Building commenced in May 1825 next to Festungsgraben. The high water levels made digging difficult, so that an entire basement floor had to be dug into the ground and a cellar had to be built, as Zeltner complained to Goethe. Once the exterior building was completed (which is marked in Germany with a special celebration called “Richtfest”) on 25 November 1826, Schinkel’s budget had already been used up. On 8 April 1827, after two years of construction, there was a festive opening of the building, which henceforth served the institution as a home base and site for presenting its art.
Of interest architecturally speaking is the seating diagonally against the windows at the long side of the hall (i.e. the west side) chosen for the 1848 meetings of the Prussian Landtag (parliament) held in the building. Viewed from the speaker, the seating has a classical symmetrical arrangement. In the back of the diagonal rows of seats, with a view of the side windows, is the side balcony. The position of the columns in the small hall as well as those of the lobby balcony are in the back of the longitudinal seats. This arrangement of seats puts the speaker and open debate much more into the centre than would have been the case if the usual seating arrangement for concerts had been maintained.
In 1865, an interior reorganisation of the staircase and corridor spaces of the hall took place, designed by the architect Martin Gropius, in order to gain additional seats below the back balcony, and later an organ was also installed.
In 1875, an additional staircase was added to the southwest corner – architecturally speaking not really an improvement, but a flexible measure in terms of the use of the concert hall.

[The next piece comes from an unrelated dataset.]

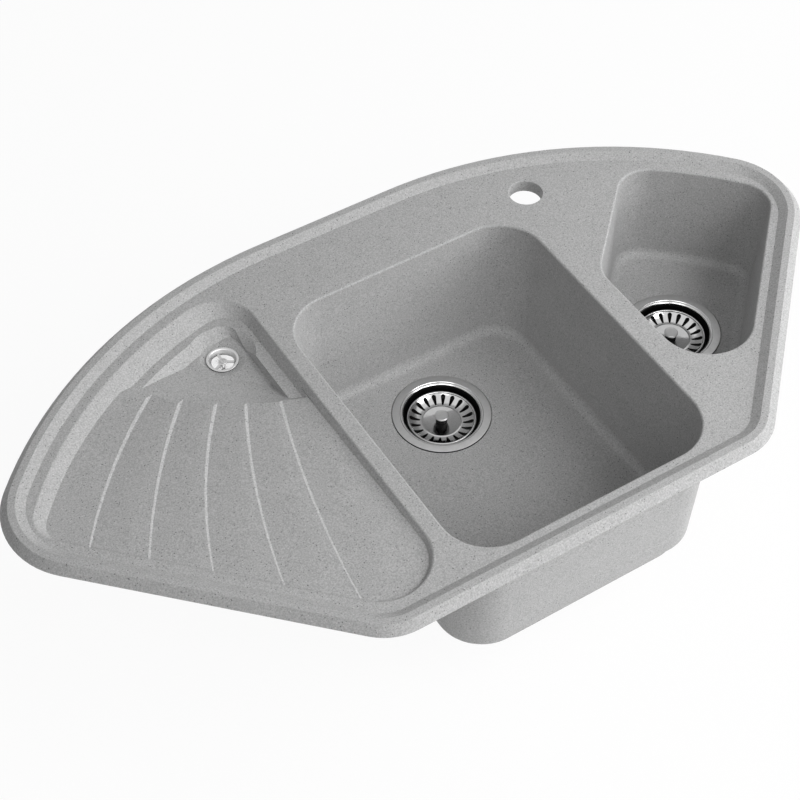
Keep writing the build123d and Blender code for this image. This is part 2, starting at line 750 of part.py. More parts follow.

In 1888 a second staircase was added to the north-western corner, the Kleiner Saal (smaller hall), also called Cäciliensaal, was closed, and the stage was enlarged. Thus the building had demonstrated that it could support Sing-Akademie’s rising career.
THE BUILDINGS SIGNIFICANCE
Direktor Zelter and the Sing-Akademie faced many problems with finances and the difficult plot. Schinkel’s design could not be realised due to financial constraints. As early as 1812, Schinkel had made drawings for a hall for the Sing-Akademie at the academy of arts, which the academy rather abruptly refused due to its own lack of space.
The oldest and largest concert hall in Berlin received much praise for its excellent acoustics. The great artists of their times gave concerts there, like Niccolò Paganini, Franz Liszt, Clara and Robert Schumann, Anton Grigorjevitsch Rubinstein, and Johannes Brahms.
Between 1926 and 1943, a whole series of recordings was made there. Beginning in autumn 1926, Electrola recorded many concerts there, such as with Staatskapelle Berlin conducted by stars like Leo Blech, Erich Kleiber, and Otto Klemperer, but the world famous UFA film song “Ich bin von Kopf bis Fuß auf Liebe eingestellt” by the great Marlene Dietrich was also recorded at the Sing-Akademie. In 1932, Telefunken-Platte entered into an exclusive contract with Sing-Akademie, and now had the exclusive right to make recordings in the hall; the technical recording equipment was placed in the cellar. Every year, several hundred recordings were made, for example with the Berliner Philharmoniker conducted by Wilhelm Furtwängler or Willem Mengelberg, with artists like Peter Igelhoff and Peter Kreuder.
In addition, Sing-Akademie also rented out is large hall for scholarly and scientific events to the great and significant men of their time: Alexander von Humboldt gave his Cosmos lecturers there, Rudolf Virchow spoke about “Goethe as Scientist”, Ferdinand Graf von Zeppelin on “Conquering the air”, Ernst Haeckl lectured on topics like “The struggle for the idea of development” and “On our current knowledge about the origins of man”, Berthold Auerbach lectured on “Goethe and narrative art”, or – for the learned Society at the Sing-Akademie – Heinrich Schliemann’s friend Friedrich Adler lectured on “The world cities of the art of architecture”, Heinrich Adolf von Bardeleben spoke “On the theory of wounds and the newer methods of wound dressing”, Alexander Braun gave a lecture entitled “The ice age of the earth”, Ernst Curtius lectured on “Athen’s Acropolis” – and many more lectures besides.
The building was seriously damaged in World War II. The invaluable music collection had, on the initiative of Sing-Akademie’s director at the time, Georg Schumann, been relocated and thus saved from destruction. As a consequence of the building’s damage, the Sing-Akademie, with members from all over the city of Berlin, moved its work to the western sector to Steglitz (Titania-Palast).
The original building at the Kastanienwäldchen was seized by the Soviet occupation forces after the end of World War II, placed under Soviet administration, and reconstructed in 1947 as the theatre building of the neighbouring House of the Cultures of Soviet peoles. In 1952, the Maxim-Gorki-Theatre moved into the building.